Quapaw Canoe Company
291 Sunflower Avenue
Clarksdale, MS 38614
Our goal is to raise $25,000 to offset recovery expenses and to rebuild lost infrastructure. Whatever we don’t use will be turned over to the Clarksdale Community fund for others in the same dire straits as us. We will be transparent about costs and funds raised.
Please contact me email@example.com or Zoe Sundra firstname.lastname@example.org for more info, or if you have any questions.

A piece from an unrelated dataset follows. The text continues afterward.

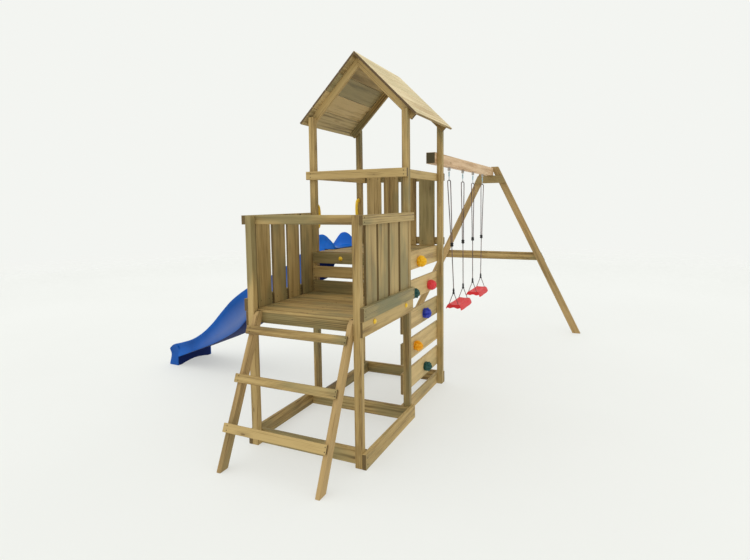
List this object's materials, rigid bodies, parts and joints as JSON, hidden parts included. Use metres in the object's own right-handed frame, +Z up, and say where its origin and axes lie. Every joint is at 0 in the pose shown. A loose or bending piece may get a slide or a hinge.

Reconstruction Update: We are finished cleaning out the Cave, and are rebuilding all our areas for guiding & outfitting, kitchen, library, and offices 30 feet above cave level, at street height (Sunflower Avenue). The storage areas are about completed. Now we are concentrating on the food prep area. For the next month we will be re-building a kitchen space at street level where we can arrange and prep food for our river expeditions. This area will replace the kitchen we lost in the Cave.
Lessons Learned: We have learned many lessons from this flood. We will never move headquarters back to the cave. We are rebuilding our offices, library, outfitting & storage 30 feet up above the old location. What will happen with the Cave? At this point we are not sure what its future will be. It might become a youth training center, or Sunflower River rental center, or maybe an interpretive center for Mississippi River fossils and driftwood. We’re not completely decided on that. At this point, we still have our hands full organizing gear and rebuilding offices, storage, kitchen, library, and etc. The one thing we do know, the river rose higher than it ever has before, and it would be foolish to rebuild at the same low level we were at. These kinds of storm systems seem to run in cycles. I wouldn’t be surprised if we see another rise of the Sunflower River. This time we will be prepared.
The Final Steps in the Reconstruction will be rebuilding our offices, library, and lastly the carving shed (that almost collapsed into the river). This might require all summer to complete. We hope to complete the rebuild within six months, by October 2016.
Flood Tour: If you are in the area, come visit the reconstruction site. We have been giving post-flood tours to anyone interested, the highlights being the high-water lines still visible on walls and windows, the rescue hole cut into the ceiling, and the new location 30 feet higher than cave level.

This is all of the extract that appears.